- Theatrical release poster
- Directed by: Jeremy Garelick
- Written by: Jeremy Garelick
- Produced by: Jeremy Garelick; Will Phelps; Stella Bulochnikov; Jolene Blalock;
- Starring: Owen Wilson; Matt Rife; Christine Ko; Christian Convery; Henry Winkler; Jolene Blalock; Travis Scott;
- Cinematography: Bradford Lipson
- Music by: Chanda Dancy
- Production companies: Live Nation Productions; American High; Pat Solitano Productions;
- Distributed by: Ketchup Entertainment
- Release date: October 2, 2026;
- Running time: 95 minutes
- Country: United States
- Language: English

= Rolling Loud: The Movie =

Rolling Loud: The Movie is an upcoming American comedy film written and directed by Jeremy Garelick. The film stars Owen Wilson, Matt Rife, Christine Ko, Christian Convery, Henry Winkler, and Jolene Blalock alongside musical guests such as Sexyy Red, Ty Dolla Sign, Ski Mask the Slump God, and Travis Scott.

==Premise==
Inspired by a true story, this comedy is the story of an overprotective father who attempts to bond with his 13-year-old son by sneaking him into the Rolling Loud hip-hop music festival in Miami.

==Cast==
- Owen Wilson
- Matt Rife
- Christine Ko
- Christian Convery
- Olivia Luccardi
- Henry Winkler
- Jolene Blalock
- Sexyy Red
- Ty Dolla Sign
- Ski Mask the Slump God
- Travis Scott

==Production==
In December 2024, Owen Wilson and Matt Rife were announced as the stars of the Rolling Loud film with Christian Convery and Christine Ko joining the cast shortly after. In March 2025, Sexyy Red, Henry Winkler, Ty Dolla $ign, and Ski Mask the Slump God were added to the cast. Filming began in December 2024, with scenes featuring Wilson's character shot on location at the Rolling Loud music festival in Miami. Additional production took place in Atlanta in early 2025. Bradford Lipson served as the cinematographer.

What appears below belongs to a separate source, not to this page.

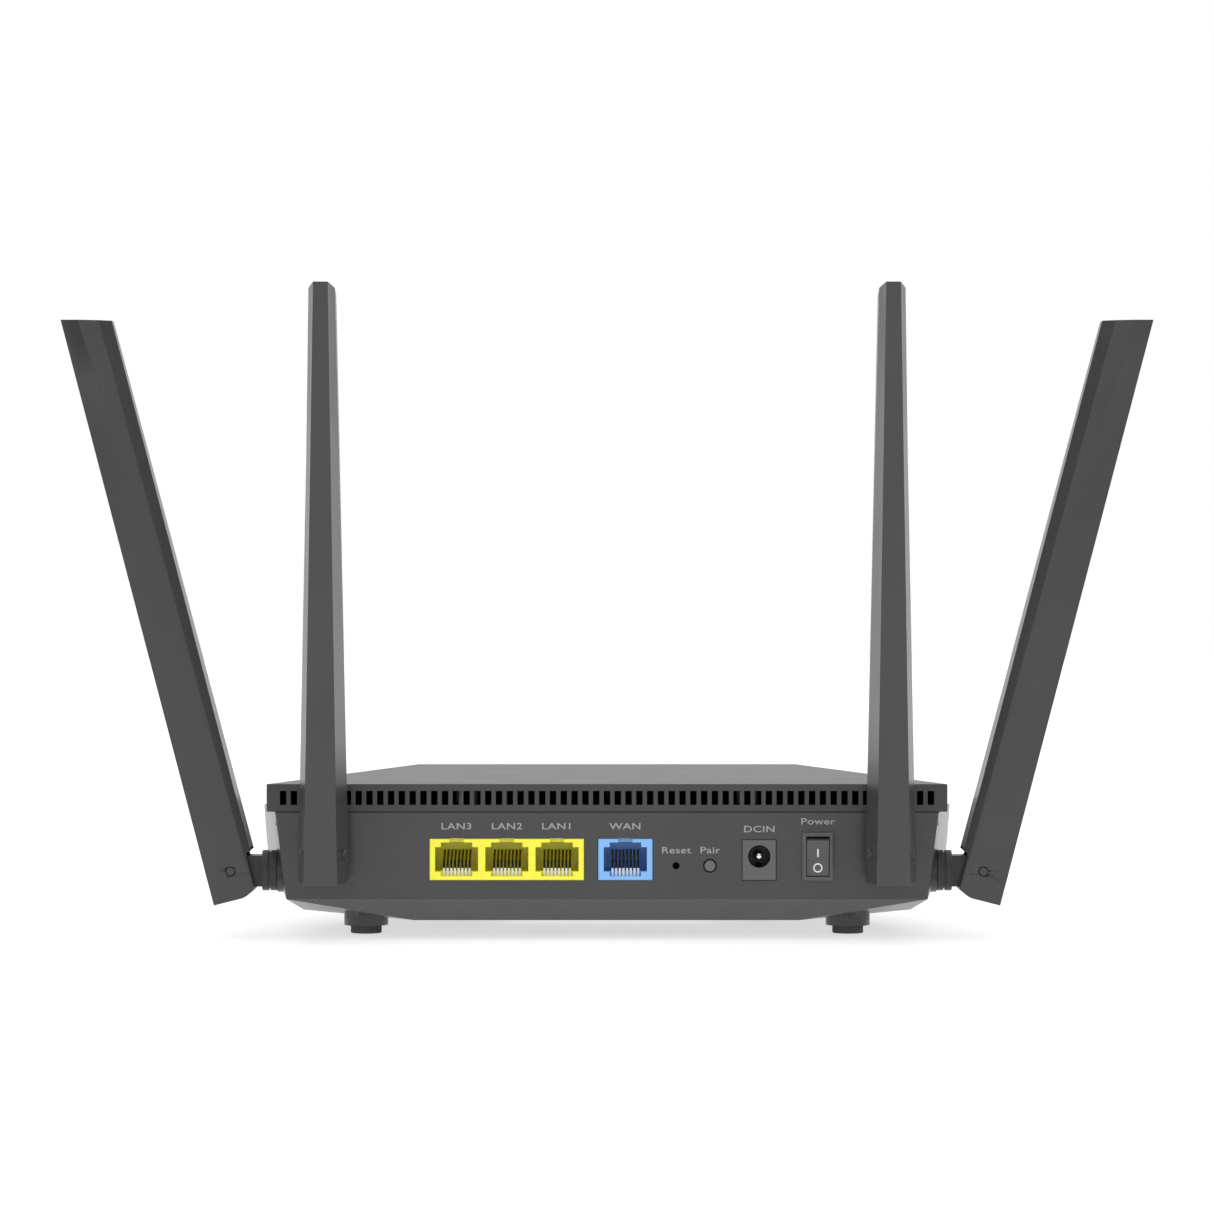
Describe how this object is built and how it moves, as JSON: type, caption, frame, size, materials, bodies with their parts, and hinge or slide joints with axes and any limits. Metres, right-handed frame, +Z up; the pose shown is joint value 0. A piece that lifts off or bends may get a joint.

The first teaser from the film was released on May 18, 2026. Travis Scott's appearance in the teaser sparked controversy in the wake of the fatal crowd crush which occurred at Scott's Astroworld Festival in Houston on November 5, 2021. Fans pointed out the similarities between the film's premise and the previous tragedy and suggested that the film was an attempt to distract from web searches related to the crowd crush, noting that the co-organizer of Astroworld Festival, Live Nation, was involved with the film's production.

Chanda Dancy was hired to compose the score.

==Release==
Rolling Loud is scheduled to be released in the United States on October 2, 2026 by Ketchup Entertainment. It was previously scheduled for September 18, 2026.